TAKALAR,Klikbacanews.com – Sudah lebih dari seratus hari Firdaus Daeng Manye memimpin Takalar, dan tanpa terasa sebuah cerminan konstruksi pengalaman sosial atas waktu yang berlalu, di mana 100 hari kerja tak hanya sekadar angka, melainkan jejak rutinitas yang telah dinaturalisasi dalam bentuk implementasi program awal pasangan pemenang pilkada Takalar 2024 ini.
Jika dia sebuah lagu dangdut, maka mungkin menjadi semacam aktivitas bisik-bisik tetangga, mulai dari koridor kantor, obrolan warung kopi, hingga grup WhatsApp para ASN, komunitas pemerhati hingga kelompok tim yang mengambil posisi trek berbeda saat pilkada, pertanyaan yang sama namun berbeda cara menanti, kira-kira kapan mutasi yah? Di lingkup pemerintahan daerah, rotasi jabatan lazimnya menjadi langkah awal bahkan senjata utama untuk menata ulang mesin birokrasi.
Alih-alih mengganti pejabat, Daeng Manye justru menempuh jalur yang jarang dipilih, sedikit out off the box, sentuhan mendidik lebih awal, memutasi kemudian, tentunya tepat disaat yang tepat.
Apakah Daeng Manye sedang menyiapkan grand design bagi birokrasi di Takalar dan menunggu waktu yang tepat untuk sekali mereformasi? ataukah justru masih bergelut dengan keraguan? Mungkin waktu akan menjawab. Yang jelas, detik terus bergulir, dan publik pasti terus menunggu episode baru di mutasi babak awal periodesasi kepemimpinannya.
Investasi Kapasitas
Setiap pekan ia memimpin weekly meeting, bukan sekadar rapat, melainkan ruang belajar tempat para pejabat eselon II yang diuji cara berpikir, diluruskan visinya, dan diajak menelaah capaian nyata. Inilah leadership coaching dalam wujud paling sederhana namun berani dari sang bupati, pemimpin pilihan rakyat ini turun tangan tanpa lama, tanpa perantara dan tanpa basa-basi.
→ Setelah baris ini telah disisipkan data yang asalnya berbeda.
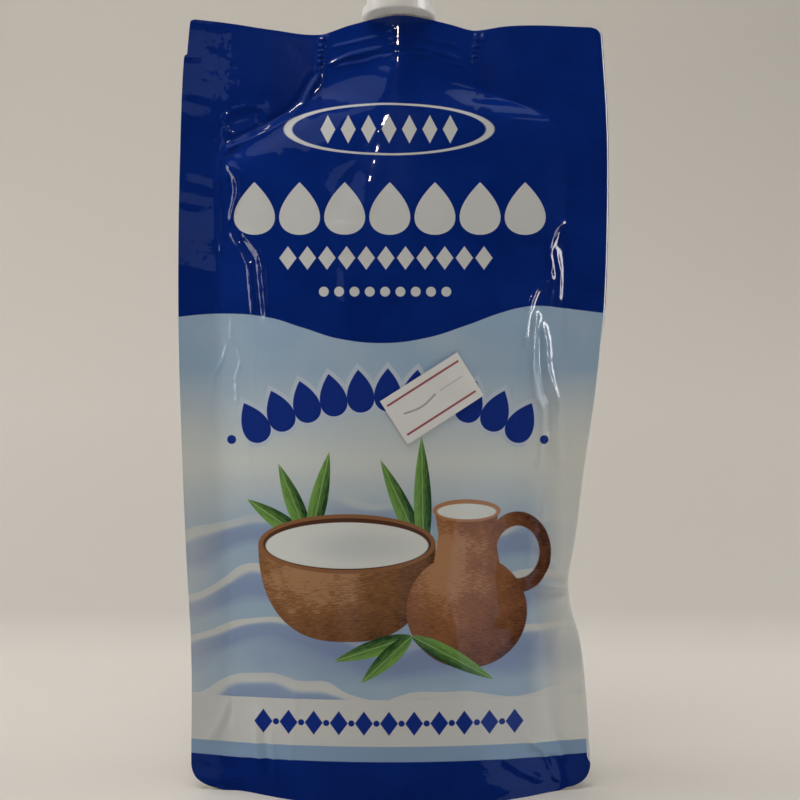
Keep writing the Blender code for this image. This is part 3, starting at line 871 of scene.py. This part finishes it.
def emblem(page):
    """A plain oval frame with a row of lozenges in it."""
    page.lay(WHITE, inside(abs(page.ellipse(EMBLEM, (25.8, 6.4))) - 0.26))
    pitch, along = 5.2, page.x - EMBLEM[0]
    shape = lozenge(along.repeat(pitch), page.z - EMBLEM[1], 1.9, 3.6)
    page.lay(WHITE, inside(shape, 0.08) * inside(abs(along) - 3.5 * pitch))


def drops_row(page):
    """A row of seven large white milk drops."""
    pitch, along = 11.5, page.x - DROPS[0]
    drop = page.drop(along.repeat(pitch), page.z - DROPS[1], 10.4, 13.4)
    page.lay(WHITE, inside(drop) * inside(abs(along) - 3.5 * pitch))


def small_rows(page):
    """A row of lozenges and, under it, a shorter row of dots."""
    pitch, along = 5.0, page.x - LOZENGES[0]
    shape = lozenge(along.repeat(pitch), page.z - LOZENGES[1], 2.2, 3.0)
    page.lay(WHITE, inside(shape, 0.08) * inside(abs(along) - 5.5 * pitch))
    pitch, along = 3.9, page.x - DOTS[0]
    shape = dot(along.repeat(pitch), page.z - DOTS[1], 1.25)
    page.lay(WHITE, inside(shape) * inside(abs(along) - 4.5 * pitch))


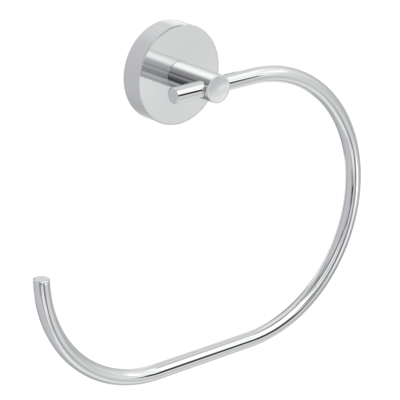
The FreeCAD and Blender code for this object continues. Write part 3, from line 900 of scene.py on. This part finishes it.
def pale_floor(studio):
    """A wide floor well below the ring: pale to the camera, the studio's colours in reflections."""
    material, tree, output = empty_material("pale_floor")
    place = node(tree, "ShaderNodeNewGeometry")
    direction = node(tree, "ShaderNodeVectorMath", operation="NORMALIZE")
    seen = node(tree, "ShaderNodeGroup", node_tree=studio)
    glow = node(tree, "ShaderNodeEmission")
    paint = node(tree, "ShaderNodeBsdfDiffuse", inputs={"Color": (*FLOOR_COLOUR, 1)})
    path = node(tree, "ShaderNodeLightPath")
    mixed = node(tree, "ShaderNodeMixShader")
    tree.links.new(place.outputs["Position"], direction.inputs[0])
    tree.links.new(direction.outputs["Vector"], seen.inputs["Direction"])
    tree.links.new(seen.outputs["Colour"], glow.inputs["Color"])
    tree.links.new(path.outputs["Is Camera Ray"], mixed.inputs["Fac"])
    tree.links.new(glow.outputs["Emission"], mixed.inputs[1])
    tree.links.new(paint.outputs["BSDF"], mixed.inputs[2])
    tree.links.new(mixed.outputs["Shader"], output.inputs["Surface"])
    mesh = bmesh.new()
    bmesh.ops.create_circle(mesh, cap_ends=True, segments=FLOOR_AROUND, radius=FLOOR_RADIUS)
    floor = placed("floor", mesh, material)
    floor.location.z = FLOOR_HEIGHT


def reflector_card():
    """A polished card just in front of the rosette, seen only in reflections from the room's side.

    It carries the mirror image that the post shows on past the rosette's rim, as in the photograph.
    """
    material, tree, output = empty_material("reflector_card")
    mirror = metal(tree, CHROME, CHROME_ROUGHNESS, tint=CHROME_TINT)
    clear = node(tree, "ShaderNodeBsdfTransparent")
    place = node(tree, "ShaderNodeNewGeometry")
    mixed = node(tree, "ShaderNodeMixShader")
    tree.links.new(place.outputs["Backfacing"], mixed.inputs["Fac"])
    tree.links.new(mirror.outputs["BSDF"], mixed.inputs[1])
    tree.links.new(clear.outputs["BSDF"], mixed.inputs[2])
    tree.links.new(mixed.outputs["Shader"], output.inputs["Surface"])
    mesh = bmesh.new()
    for step in range(AROUND):
        here, after = (math.tau * (step + more) / AROUND for more in (0, 1))
        corners = []
        for radius, turn in (
            (CARD_HOLE, after),
            (CARD_HOLE, here),
            (CARD_RADIUS, here),
            (CARD_RADIUS, after),
        ):
            place = Vector((radius * math.cos(turn), CARD_Y, radius * math.sin(turn)))
            corners.append(mesh.verts.new(place * MM))
        mesh.faces.new(corners)
    card = placed("reflector_card", mesh, material)
    card.visible_camera = False
    card.visible_diffuse = False
    card.visible_transmission = False
    card.visible_volume_scatter = False
    card.visible_shadow = False


studio = studio_group()
scene = bpy.context.scene
scene.world = studio_world(studio)
scene.view_settings.view_transform = "Standard"
pale_floor(studio)
reflector_card()
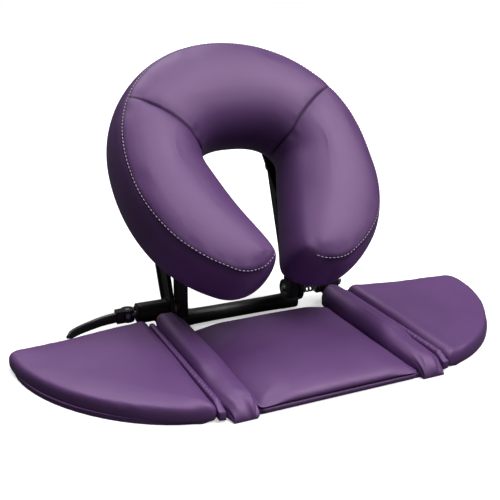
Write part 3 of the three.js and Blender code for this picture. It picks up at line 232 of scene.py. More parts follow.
def vinyl_material():
    """Purple vinyl: satin over fine grain, a tone deeper in random patches, and painted shade that darkens
    it in its creases.
    """
    material, tree, shader = blank("Purple vinyl")
    tone = noise_node(tree, object_place(tree), 9.0, 3.0, 0.5)
    colour = mixed_colour(tree, remap(tree, tone, 0.3, 0.7, 0.0, 0.3), VINYL, VINYL_DEEP)
    # Painted shade: the crease weights turn the colour towards near-black in seams and creases
    attribute = tree.nodes.new("ShaderNodeAttribute")
    attribute.attribute_name = "crease"
    crease = attribute.outputs["Fac"]
    colour = mixed_colour(tree, math_node(tree, "MULTIPLY", crease, 0.9, True), colour, VINYL_CREASE_SHADE)
    wear = use_group(tree, WEAR, Patch_Scale=11.0, Strength=0.16)
    grain = use_group(tree, GRAIN, Cell_Scale=850.0, Cell_Depth=0.3, Swell_Depth=0.9)
    rough = math_node(tree, "ADD", VINYL_ROUGHNESS, wear.outputs["Roughness Shift"])
    rough = math_node(tree, "ADD", rough, math_node(tree, "MULTIPLY", crease, 0.3), True)
    tree.links.new(colour, shader.inputs["Base Color"])
    tree.links.new(rough, shader.inputs["Roughness"])
    tree.links.new(bump(tree, grain.outputs["Height"], 0.00035, 0.55), shader.inputs["Normal"])
    shader.inputs["IOR"].default_value = VINYL_IOR
    shader.inputs["Specular IOR Level"].default_value = VINYL_GLOSS
    shader.inputs["Specular Tint"].default_value = VINYL_GLOSS_TINT
    return material


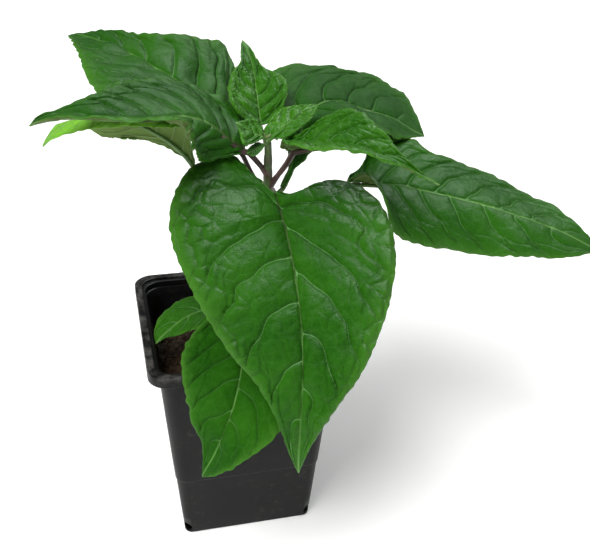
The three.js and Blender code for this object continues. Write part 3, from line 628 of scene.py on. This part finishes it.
class Nodes:
    """A short way to write the nodes of a material or a world. Colours are red, green and blue."""

    def __init__(self, name, world=False):
        self.owner = (bpy.data.worlds if world else bpy.data.materials).new(name)
        self.owner.use_nodes = True
        self.tree = self.owner.node_tree

    def fill(self, node, sockets):
        """Link or set a node's sockets."""
        for key, value in sockets.items():
            if isinstance(value, bpy.types.NodeSocket):
                self.tree.links.new(value, node.inputs[key])
            else:
                node.inputs[key].default_value = value

    def add(self, kind, sockets=None, **settings):
        node = self.tree.nodes.new(kind)
        for key, value in settings.items():
            setattr(node, key, value)
        self.fill(node, sockets or {})
        return node

    def value(self, name):
        return self.add("ShaderNodeAttribute", attribute_name=name).outputs["Fac"]

    def noise(self, scale, detail=3, roughness=0.55, stretch=None):
        where = self.add("ShaderNodeTexCoord").outputs["Object"]
        if stretch:
            where = self.add("ShaderNodeMapping", {"Vector": where, "Scale": stretch}).outputs["Vector"]
        sockets = {"Vector": where, "Scale": scale, "Detail": detail, "Roughness": roughness}
        return self.add("ShaderNodeTexNoise", sockets).outputs["Fac"]

    def spread(self, value, low, high, to_low=0.0, to_high=1.0, **settings):
        names = ("Value", "From Min", "From Max", "To Min", "To Max")
        sockets = dict(zip(names, (value, low, high, to_low, to_high)))
        return self.add("ShaderNodeMapRange", sockets, **settings).outputs["Result"]

    def clouds(self, scale, detail=3, low=0.35, high=0.65, **texture):
        """Noise that reaches 0 and 1."""
        return self.spread(self.noise(scale, detail, **texture), low, high)

    def maths(self, operation, a, b, clamp=True):
        """A sum kept between 0 and 1, unless clamp is off."""
        node = self.add("ShaderNodeMath", {0: a, 1: b}, operation=operation, use_clamp=clamp)
        return node.outputs["Value"]

    def times(self, a, b):
        return self.maths("MULTIPLY", a, b)

    def line(self, distance, width):
        """1 on a line and 0 beyond a width to either side of it."""
        return self.spread(self.maths("ABSOLUTE", distance, 0, False), 0, width, 1, 0)

    def blend(self, share, a, b):
        a, b = (end if isinstance(end, bpy.types.NodeSocket) else (*end, 1) for end in (a, b))
        node = self.add("ShaderNodeMix", {0: share, 6: a, 7: b}, data_type="RGBA", clamp_factor=True)
        return node.outputs[2]

    def coats(self, colour, *coats):
        """A colour with others laid over it, each by its share."""
        for share, coat in coats:
            colour = self.blend(share, colour, coat)
        return colour

    def relief(self, *layers):
        """Bumps laid on one another, each a height, a strength and a distance."""
        below = {}
        for height, strength, distance in layers:
            sockets = {"Height": height, "Strength": strength, "Distance": distance * MM}
            below = {"Normal": self.add("ShaderNodeBump", sockets | below).outputs["Normal"]}
        return below["Normal"]

    def finish(self, colour, roughness, shine, sockets):
        sockets |= {"Base Color": colour, "Roughness": roughness, "Specular IOR Level": shine}
        self.fill(self.tree.nodes["Principled BSDF"], sockets)
        return self.owner


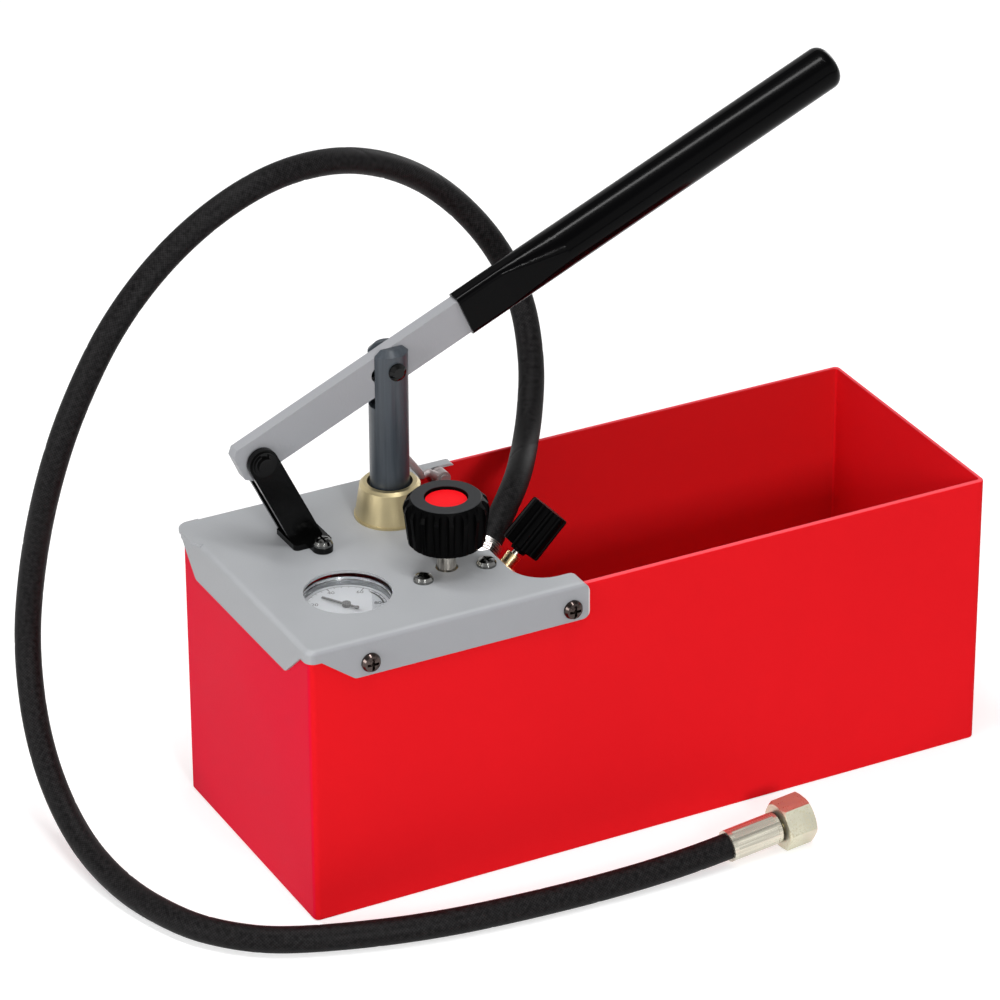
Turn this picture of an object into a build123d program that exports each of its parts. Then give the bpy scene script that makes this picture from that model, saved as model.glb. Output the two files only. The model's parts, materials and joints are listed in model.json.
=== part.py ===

Pendekatan ini ibarat menanam sebuah pohon, memang lambat dalam pertumbuhan, tapi yang pasti, akarnya akan semakin dalam.
Dengan memberi kesempatan belajar, Daeng Manye tentu punya harapan besar bagi setiap pejabat di setiap instansi, agar benar-benar memahami arah pemerintahan baru, bukan sekadar mengganti papan nama di pintu kantor agar terlihat ada perubahan tapi hanya lapisan luar dan tak menyentuh substansinya. Bila mereka berhasil dalam memahami arah kebijakan berdasarkan visi-misi ini, Takalar akan punya barisan birokrat yang memang siap berlari, bukan berjalan setengah hati.
Tetapi, ketelitian pun juga punya tenggat waktu, Birokrasi memerlukan kepastian, terutama bagi pegawai yang sudah lama menunggu penilaian sebuah kinerja. Tanpa keputusan tegas, rasa letih birokrasi itubbisa menjelma sinisme, dan harapan perubahan menguap sebelum sempat membuahkan hasil.
Mutasi bukan cuma soal politik, ini akan menjadi sarana guna memicu semangat, menindak yang kurang maksimal dalam performa, dan menyuntik darah segar ke struktur organisasi.
Saat ini Daeng Manye memegang modal politik yang masih utuh, baik dalam bentuk dukungan publik dan terutama sebuah legitimasi hasil pilkada yang berisi ekspektasi besar melakukan perubahan positif dalam periodesasi kepemimpinannya.
Mutasi yang terukur berbasis evaluasi weekly meeting akan bisa membawa dampak besar sekaligus menjadi bukti bahwa pembelajaran yang baik dari atasan akan berbuah tindakan yang baik pula pada bawahan.
Catatan ini murni lahir dari kecintaan pada Takalar dan penuh keyakinan bahwa kritik adalah tanda peduli.
Semoga setiap keputusan termasuk soal mutasi akan selalu berpijak pada harapan warga dan kelak berujung pada birokrasi yang lebih tangkas melayani rakyat. Karena kepemimpinan sejati adalah sebuah seni dalam mendengarkan, berbuat dengan hati, dan konsisten menyalakan harapan khalayak tanpa harus berteriak.